Search code examples
c++stringutf-8unsigned

C++ Using u8 strings as unsigned strings


C++20 introduced char8_t as the type for UTF-8 string and character literals.

char8_t is for the most part equivalent to an unsigned char, therefore, any arithmetic, logic, or bitwise operations will act as if it were unsigned, emitting unsigned operations instead of signed operations.

Consider a base64 conversion algorithm, most implementations heavily rely on bitwise operations, where signed operations would usually have incorrect semantics.

One could accept a signed character string, or just a char string with it's unspecified signedness, and reinterpret the string before operating on it, or one could accept an unsigned string.

If I chose to accept unsigned strings, and make a public API (e.g. a user-facing library function), with the signature of the following:

std::u8string base64::encode(std::u8string_view);

would this be wrong? As in, would it imply that the function string is intended to operate on UTF-8 encoded strings, instead of 8-bit ASCII or binary buffers?

I presume the response would be "yes."

I could create aliases to std::basic_string<unsigned char>, std::basic_string_view<unsigned char>, etc, but there would be no way to easily make string literals from them, while one could have easily wrote u8"Hello, world!" and passed it into the function.

So it would be harder to use when using string literals.
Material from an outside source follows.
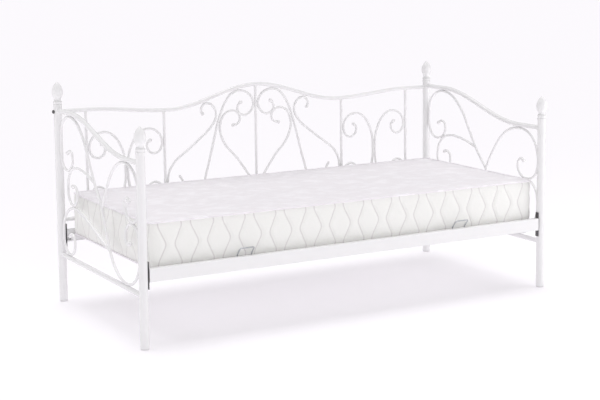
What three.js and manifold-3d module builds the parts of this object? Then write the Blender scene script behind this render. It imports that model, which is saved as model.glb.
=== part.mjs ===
// A steel daybed: two scroll ends, a scroll back, hook-on side rails, a welded base grid, and a mattress.
// Millimetres. +X runs along the bed, +Y towards the back, +Z up. The origin is on the floor, midway
// between the four posts.
import * as THREE from 'three'
import Module from 'manifold-3d'
import { mergeVertices } from 'three/addons/utils/BufferGeometryUtils.js'

const wasm = await Module()
wasm.setup()

// ---------------------------------------------------------------- driving dimensions
const GAP = 0.3 // clearance between pieces that touch

const MATTRESS_LENGTH = 2000
const MATTRESS_WIDTH = 900
const MATTRESS_THICK = 200
const MATTRESS_CORNER_R = 32
const MATTRESS_EDGE_R = 14
const END_ROOM = 25 // from the mattress to the axis of each end, on average
const MATTRESS_SHIFT = 11 // how far it is pushed towards the right end
const SIDE_ROOM = 27.5 // from the mattress to the axes of the front and back

const POST_R = 19
const POST_WALL = 1.5
const REAR_HEIGHT = 1028 // floor to finial tip
const FRONT_HEIGHT = 920
const FINIAL_HEIGHT = 112 // collar to tip
const PLUG_DEPTH = 16 // finial plug inside the post
const COLLAR_PROUD = 1.8 // how far the finial's collar stands out past the post
const BUD_R = 25.4 // the finial's widest place
const WAIST_R = 15.5
const FOOT_HEIGHT = 6
const FOOT_PLUG = 18 // glide plug inside the post

const END_TUBE_R = 11 // top and bottom tubes of each end
const END_TUBE_WALL = 1.5
const END_TOP_REAR_DROP = 20 // from the top of the rear post down to the tube's axis
const END_TOP_FRONT_DROP = 40
const END_BOTTOM_Z = 223

const BACK_TUBE_R = 9.5 // top and bottom tubes of the back
const BACK_TUBE_WALL = 1.5
const BACK_SHOULDER_DROP = 26 // from the top of the post down to the top tube's axis
const BACK_CREST_RISE = 71 // the crown of the top tube above its ends
const BACK_DIP = 27 // the hollows beside the crown below its ends
const BACK_BOTTOM_Z = 385
const OUTER_GAP = 135 // from the post's axis to the outer upright
const BAY_WIDTH = 395 // from the outer upright to the inner one
const UPRIGHT_R = 6.5

const ROD_R = 6 // scroll rods
const BUTTON_R = 9.5 // the forged button on a scroll's end

const RAIL_TOP_Z = 337
const RAIL_HEIGHT = 57
const RAIL_DEPTH = 22
const RAIL_WALL = 1.5
const RAIL_PROUD = 14 // how far the rail's face stands outside the post axis
const LEDGE_WIDTH = 24
const LEDGE_DROP = 50 // from the rail's top down to the underside of the ledge that carries the base
const LEDGE_THICK = 3

const HOOK_PLATE_HEIGHT = 115
const HOOK_PLATE_RISE = 28 // above the rail's top
const HOOK_PLATE_WIDTH = 20
const HOOK_PLATE_THICK = 3
const HOOK_THICK = 4
const HOOK_REACH = 9
const HOOK_NECK = 12 // height of the hook where it passes the post's wall
const HOOK_NOSE = 9 // how far the nose drops behind the wall
const HOOK_PITCH = 64
const SLOT_CLEARANCE = 1

const RUNNER_WIDTH = 21
const RUNNER_HEIGHT = 25
const RUNNER_WALL = 1.5
const RUNNER_SIDE_ROOM = 1 // between a runner and its rail
const RUNNER_END_ROOM = 12 // between a runner's end and the rail's end
const STRIP_COUNT = 13
const STRIP_MARGIN = 49 // from the runner's end to the first strip
const STRIP_WIDTH = 40
const STRIP_THICK = 3
const STRIP_SHORT = 2 // how far a strip stops short of the runners' outer faces

const WIRE_R = 3 // mattress stop
const WIRE_BEND = 9 // from a bend's corner to where the wire runs straight
const STOP_X = 555
const STOP_WIDTH = 68
const STOP_RISE = 37 // above the rail
const STOP_LEAN = 29 // how far its top leans outwards
const STOP_SEAT = 13 // how deep it sits in the runner
const STOP_HOLE_SHIFT = 4 // its holes lie this far in front of the runner's middle

const BOLT_SHANK_R = 4
const BOLT_HEAD_R = 9
const BOLT_HEAD_THICK = 7
const BOLT_GRIP = 30 // thread inside the back's top tube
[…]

Is there a better way to accept and use unsigned strings than this?


Solution

  • std::u8string base64::encode(std::span<std::byte const> binaryData);
    inline std::u8string base64::encode_string(std::u8string_view u8sv) {
      //todo call encode
    }
    inline std::u8string base64::encode_string(std::string_view sv) {
      //todo call encode
    }
    

    take a span of const bytes. Have helper methods that take u8 and char strings.

    base64 encoding is for encoding binary data. You can encode strings in it, and helper methods make that easier.

    I made the helper methods have a different name, to make it clear we are encoding a string as a string. The output of base64::encode can be fed back into base64::encode, but doing so without it being on purpose is going to be an easy bug to pull off.

    Return a u8string, as the result is indeed encoded as utf-8 characters.